I woke up this morning to the fat cat puking on the bed. Twice. I went to the bathroom and thought, "Boy, what's that smell?" Not your normal funky bathroom smell, mind you. Because the sink! The sink was full of cat puke! I'm sorry - I just felt like you should know that. That's how my day started.
Yesterday I started watching Debbie Does Dallas, but sex kept on interfering with the plot line and I had to turn it off. I asked Darren last night if Debbie and her bitches ever make it to Dallas. Imagine my excitement when I leanred that they had! Way to go, Debbie and gang.
My days have been reduced to counting down the hours until Iron Chef is on. It's bizarre that Darren loves this show, and thus introduced it to me, considering he will eat nothing with more than two ingredients in it (counting salt as an ingredient...barbeque sauce too). If you don't watch Iron Chef, it's probably about time you start. If Darren can appreciate it, anyone can.

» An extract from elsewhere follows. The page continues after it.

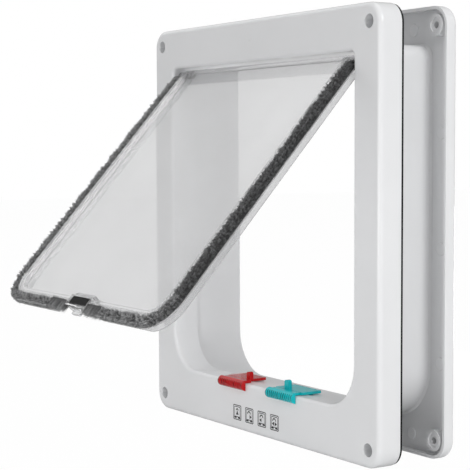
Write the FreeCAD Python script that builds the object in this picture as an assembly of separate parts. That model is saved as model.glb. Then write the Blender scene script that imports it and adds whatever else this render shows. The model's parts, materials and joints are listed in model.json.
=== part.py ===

In an hour and a half that young man comes home from work. I've been in complete isolation, unless Hoark the Cat is considered ample company, for roughly 40 hours over the past three days and that's enough to make any person lose it a little. But now I should go make dinner and do the dishes because I'm trying to earn a diamond. Since when do diamonds appeal to me? Could it be that my estrogen levels are peaking and I'm finally realizing that, yes, I do have boobs and that means I should want diamonds? They're just so gosh darn PRETTY!
1 Comments:
if you ever bring your precious self to Duluth again, I have a picture for you....it involves you with a huge smile on your face, and Brian taking his clothes off....i'll leave it at that.